──────── Collected data

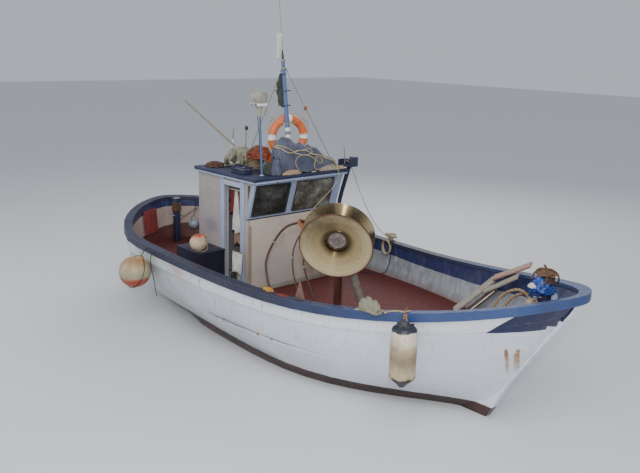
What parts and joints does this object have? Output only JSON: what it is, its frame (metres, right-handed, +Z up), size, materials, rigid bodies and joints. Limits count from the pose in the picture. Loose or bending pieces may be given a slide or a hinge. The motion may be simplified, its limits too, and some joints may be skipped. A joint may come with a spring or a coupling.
{
  "type": "small inshore fishing boat with wheelhouse and net hauler",
  "caption": "Wooden inshore fishing boat with a wheelhouse aft of midships, a V-sheave net hauler on its starboard side, mast, lamp, lifebuoy and fishing gear, afloat.",
  "frame": {"origin": "on the centreline, amidships, at the waterline", "axes": "+X to the bow, +Y to port, +Z up"},
  "size_m": [7.8, 3.516, 5.6705],
  "materials": {
    "white_paint": "worn white gloss paint on planks",
    "blue_paint": "worn blue paint on wood",
    "dark_blue_paint": "dull dark blue paint",
    "light_blue_paint": "light blue paint",
    "cream_paint": "cream paint",
    "beige_paint": "beige paint",
    "red_brown_paint": "red-brown deck paint",
    "antifouling": "dark antifouling paint",
    "bare_wood": "weathered wood",
    "stainless": "brushed stainless steel",
    "iron": "painted and rusty iron",
    "bronze": "bronze",
    "orange_plastic": "faded orange",
    "cream_plastic": "grimy cream plastic",
    "rubber": "dull black rubber",
    "net": "heaped net",
    "tarp": "blue-grey tarpaulin",
    "rope": "laid rope",
    "glass": "clear glass, salty"
  },
  "bodies": {
    "boat": {"hull": "white_paint", "sheer_strake": "white_paint", "keel_and_stem": "antifouling", "rail": "blue_paint", "deck": "red_brown_paint", "wall_starboard": "beige_paint", "wall_port": "cream_paint", "wall_aft": "beige_paint", "wall_front": "cream_paint", "windscreen_frame": "light_blue_paint", "pane_starboard": "glass", "pane_port": "glass", "roof": "dark_blue_paint", "sole": "bare_wood", "console": "bare_wood", "engine": "iron", "locker": "dark_blue_paint", "mast": "light_blue_paint", "aerial": "cream_plastic", "lamp_pole": "blue_paint", "floodlight": "cream_plastic", "lifebuoy": "orange_plastic", "roof_tarp": "tarp", "net_heap": "net", "hauler_motor": "iron", "hauler_column": "iron", "hose_thick": "rubber", "hose_thin": "rubber", "gallows_post": "blue_paint", "gallows_head": "dark_blue_paint", "fender": "cream_plastic", "quarter_float": "orange_plastic", "plank_long": "bare_wood", "bow_platform": "blue_paint", "bow_bitt": "blue_paint", "stern_bitt": "dark_blue_paint", "stay_aft": "iron", "stay_port": "iron", "rub_starboard": "white_paint", "rub_port": "white_paint", "pane_side": "glass", "pane_aft": "glass", "cork_net": "net", "rope_heap": "rope", "gaff": "bare_wood", "hose_low": "rubber", "hauler_pipe": "iron", "locker_float": "orange_plastic", "stern_float": "cream_plastic", "plank_upper": "bare_wood", "plank_brown": "bare_wood"},
    "sheave": {"sheave": "stainless"},
    "propeller": {"propeller": "bronze"},
    "rudder": {"rudder": "antifouling"},
    "door": {"door": "light_blue_paint"},
    "steering_wheel": {"steering_wheel": "bare_wood"},
    "engine_hatch": {"engine_hatch": "red_brown_paint"},
    "locker_lid": {"locker_lid": "blue_paint"}
  },
  "joints": [
    {"name": "sheave_spin", "type": "hinge", "parent": "boat", "child": "sheave", "pos_m": [1.76, -1.3, 1.956], "axis": [0.5967, -0.7311, -0.3309], "continuous": true},
    {"name": "propeller_spin", "type": "hinge", "parent": "boat", "child": "propeller", "pos_m": [-3.085, 0, -0.372], "axis": [1, 0, 0], "continuous": true},
    {"name": "rudder_turn", "type": "hinge", "parent": "boat", "child": "rudder", "pos_m": [-3.29, 0, -0.3], "axis": [0, 0, 1], "range_deg": [-35, 35]},
    {"name": "steering_wheel_turn", "type": "hinge", "parent": "boat", "child": "steering_wheel", "pos_m": [-0.87, 0.35, 1.3], "axis": [1, 0, 0], "range_deg": [-540, 540]},
    {"name": "door_slide", "type": "slide", "parent": "boat", "child": "door", "axis": [1, 0, 0], "range_m": [0, 0.38]},
    {"name": "engine_hatch_lift", "type": "hinge", "parent": "boat", "child": "engine_hatch", "pos_m": [-2.006, 0, 0.767], "axis": [0, 1, 0], "range_deg": [0, 95]},
    {"name": "locker_lid_lift", "type": "hinge", "parent": "boat", "child": "locker_lid", "pos_m": [-1.35, -0.802, 1.206], "axis": [-1, 0, 0], "range_deg": [0, 90]}
  ],
  "couplings": [
    {"joint": "steering_wheel_turn", "follows": "rudder_turn", "ratio": 15.4}
  ]
}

────────────────

Repeat the material above in full, quoting it exactly.

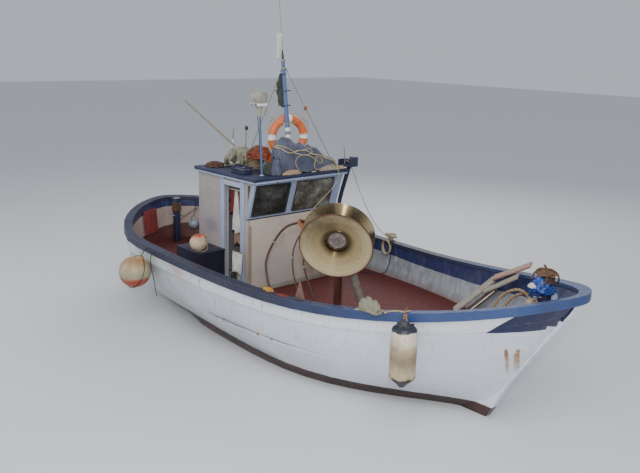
What parts and joints does this object have? Output only JSON: what it is, its frame (metres, right-handed, +Z up), size, materials, rigid bodies and joints. Limits count from the pose in the picture. Loose or bending pieces may be given a slide or a hinge. The motion may be simplified, its limits too, and some joints may be skipped. A joint may come with a spring or a coupling.
{
  "type": "small inshore fishing boat with wheelhouse and net hauler",
  "caption": "Wooden inshore fishing boat with a wheelhouse aft of midships, a V-sheave net hauler on its starboard side, mast, lamp, lifebuoy and fishing gear, afloat.",
  "frame": {"origin": "on the centreline, amidships, at the waterline", "axes": "+X to the bow, +Y to port, +Z up"},
  "size_m": [7.8, 3.516, 5.6705],
  "materials": {
    "white_paint": "worn white gloss paint on planks",
    "blue_paint": "worn blue paint on wood",
    "dark_blue_paint": "dull dark blue paint",
    "light_blue_paint": "light blue paint",
    "cream_paint": "cream paint",
    "beige_paint": "beige paint",
    "red_brown_paint": "red-brown deck paint",
    "antifouling": "dark antifouling paint",
    "bare_wood": "weathered wood",
    "stainless": "brushed stainless steel",
    "iron": "painted and rusty iron",
    "bronze": "bronze",
    "orange_plastic": "faded orange",
    "cream_plastic": "grimy cream plastic",
    "rubber": "dull black rubber",
    "net": "heaped net",
    "tarp": "blue-grey tarpaulin",
    "rope": "laid rope",
    "glass": "clear glass, salty"
  },
  "bodies": {
    "boat": {"hull": "white_paint", "sheer_strake": "white_paint", "keel_and_stem": "antifouling", "rail": "blue_paint", "deck": "red_brown_paint", "wall_starboard": "beige_paint", "wall_port": "cream_paint", "wall_aft": "beige_paint", "wall_front": "cream_paint", "windscreen_frame": "light_blue_paint", "pane_starboard": "glass", "pane_port": "glass", "roof": "dark_blue_paint", "sole": "bare_wood", "console": "bare_wood", "engine": "iron", "locker": "dark_blue_paint", "mast": "light_blue_paint", "aerial": "cream_plastic", "lamp_pole": "blue_paint", "floodlight": "cream_plastic", "lifebuoy": "orange_plastic", "roof_tarp": "tarp", "net_heap": "net", "hauler_motor": "iron", "hauler_column": "iron", "hose_thick": "rubber", "hose_thin": "rubber", "gallows_post": "blue_paint", "gallows_head": "dark_blue_paint", "fender": "cream_plastic", "quarter_float": "orange_plastic", "plank_long": "bare_wood", "bow_platform": "blue_paint", "bow_bitt": "blue_paint", "stern_bitt": "dark_blue_paint", "stay_aft": "iron", "stay_port": "iron", "rub_starboard": "white_paint", "rub_port": "white_paint", "pane_side": "glass", "pane_aft": "glass", "cork_net": "net", "rope_heap": "rope", "gaff": "bare_wood", "hose_low": "rubber", "hauler_pipe": "iron", "locker_float": "orange_plastic", "stern_float": "cream_plastic", "plank_upper": "bare_wood", "plank_brown": "bare_wood"},
    "sheave": {"sheave": "stainless"},
    "propeller": {"propeller": "bronze"},
    "rudder": {"rudder": "antifouling"},
    "door": {"door": "light_blue_paint"},
    "steering_wheel": {"steering_wheel": "bare_wood"},
    "engine_hatch": {"engine_hatch": "red_brown_paint"},
    "locker_lid": {"locker_lid": "blue_paint"}
  },
  "joints": [
    {"name": "sheave_spin", "type": "hinge", "parent": "boat", "child": "sheave", "pos_m": [1.76, -1.3, 1.956], "axis": [0.5967, -0.7311, -0.3309], "continuous": true},
    {"name": "propeller_spin", "type": "hinge", "parent": "boat", "child": "propeller", "pos_m": [-3.085, 0, -0.372], "axis": [1, 0, 0], "continuous": true},
    {"name": "rudder_turn", "type": "hinge", "parent": "boat", "child": "rudder", "pos_m": [-3.29, 0, -0.3], "axis": [0, 0, 1], "range_deg": [-35, 35]},
    {"name": "steering_wheel_turn", "type": "hinge", "parent": "boat", "child": "steering_wheel", "pos_m": [-0.87, 0.35, 1.3], "axis": [1, 0, 0], "range_deg": [-540, 540]},
    {"name": "door_slide", "type": "slide", "parent": "boat", "child": "door", "axis": [1, 0, 0], "range_m": [0, 0.38]},
    {"name": "engine_hatch_lift", "type": "hinge", "parent": "boat", "child": "engine_hatch", "pos_m": [-2.006, 0, 0.767], "axis": [0, 1, 0], "range_deg": [0, 95]},
    {"name": "locker_lid_lift", "type": "hinge", "parent": "boat", "child": "locker_lid", "pos_m": [-1.35, -0.802, 1.206], "axis": [-1, 0, 0], "range_deg": [0, 90]}
  ],
  "couplings": [
    {"joint": "steering_wheel_turn", "follows": "rudder_turn", "ratio": 15.4}
  ]
}